Wednesday, June 6, 2007

Is Birth a Sacrament?

This is a response to "Is Birth a Sacrament" at the blog, Trying to Follow.

When I think of my experiences giving birth to my two sons, I think of the Celtic Christian concept of thin places. Celtic Christians believed that there were certain physical locations where the boundaries between God and humans were much "thinner" and the chasm between the two more easily crossed. Donel McClellan writes,
These places speak of the junction of boundaries, of transitions from one state
into another. In a similar way, the Celts celebrated those places on their
calendar where one season met another. Their festival days were times when the
world we see and the unseen world seemed to be in close proximity.
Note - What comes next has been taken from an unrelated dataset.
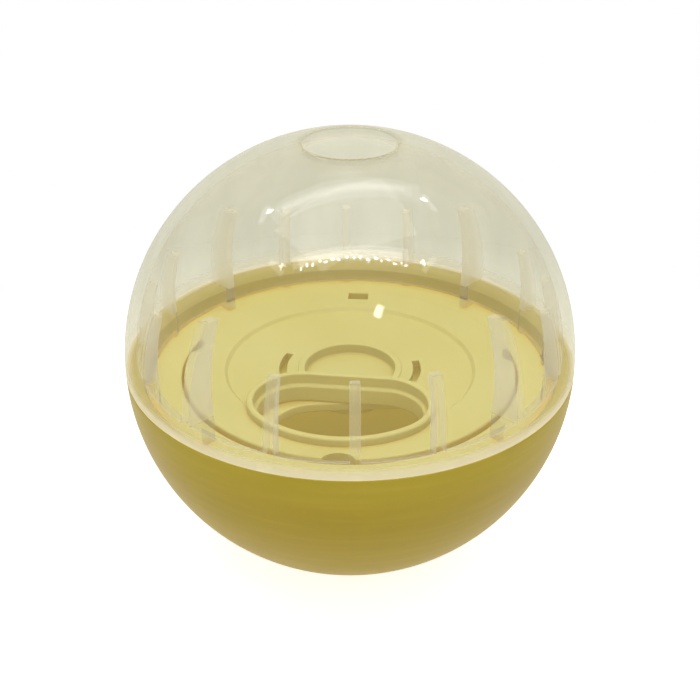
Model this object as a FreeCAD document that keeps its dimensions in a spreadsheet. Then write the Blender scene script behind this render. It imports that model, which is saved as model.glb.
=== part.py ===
import FreeCAD, Part
import math
import os
import Sketcher

# Treat ball: dry treats drop through an adjustable window in the divider and leave by the outlet.
# Frame: millimetres, origin at the centre of the ball, +Z up through the outlet hole, and -Y
# towards the side where the windows lie. The two halves meet at Z = 0.

V = FreeCAD.Vector
# the sketcher's own numbers for its axes and for the points of a line or an arc
UP_AXIS, ORIGIN = range(-2, 0)
START, END, CENTRE = range(1, 4)

doc = FreeCAD.newDocument("treat_ball")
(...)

Perhaps that is because of the heightened mental and physical state of the birthing mother. At certain points, I felt reduced to almost a primitive animal-like state, experiencing my body totally out of control and working on its own; heightened emotions that I can't describe -- not happiness, not fear, but certainly a feeling of terrible awe; and at the final moment of birth, a slowing down of time, followed by an exquisite but short-lived feeling of incredible, monumental relief.
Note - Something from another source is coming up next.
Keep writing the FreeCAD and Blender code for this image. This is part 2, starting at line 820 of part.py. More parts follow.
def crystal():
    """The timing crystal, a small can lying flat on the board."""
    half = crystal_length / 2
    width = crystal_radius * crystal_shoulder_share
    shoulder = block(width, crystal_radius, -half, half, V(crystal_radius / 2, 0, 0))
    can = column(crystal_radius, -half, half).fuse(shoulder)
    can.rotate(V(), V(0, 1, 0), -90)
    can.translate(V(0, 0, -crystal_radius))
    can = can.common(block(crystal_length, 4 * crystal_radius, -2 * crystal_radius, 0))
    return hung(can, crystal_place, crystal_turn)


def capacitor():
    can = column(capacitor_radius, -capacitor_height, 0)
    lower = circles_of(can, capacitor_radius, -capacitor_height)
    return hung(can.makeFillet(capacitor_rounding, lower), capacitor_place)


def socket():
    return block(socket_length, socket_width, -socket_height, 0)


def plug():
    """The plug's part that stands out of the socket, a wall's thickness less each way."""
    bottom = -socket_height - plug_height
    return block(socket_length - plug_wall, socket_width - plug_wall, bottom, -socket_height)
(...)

Perhaps it is even more because of the transition of the newborn from being within and completely dependent upon another human being to being a person in his or her own right. Being present at this moment -- a new human being's very first moment of entry into this world of sorrow and joy -- is truly a holy and perhaps even sacramental experience.

In the same way, presence at the time of death can be holy. It is also a thin moment, when a human being leaves this state and enters into a new experience. My husband had the terrible gift of being present at his own father's bedside when he died earlier this year. I like to think that just as he helped me give birth to our sons, he helped his father as he was born into a new state of being.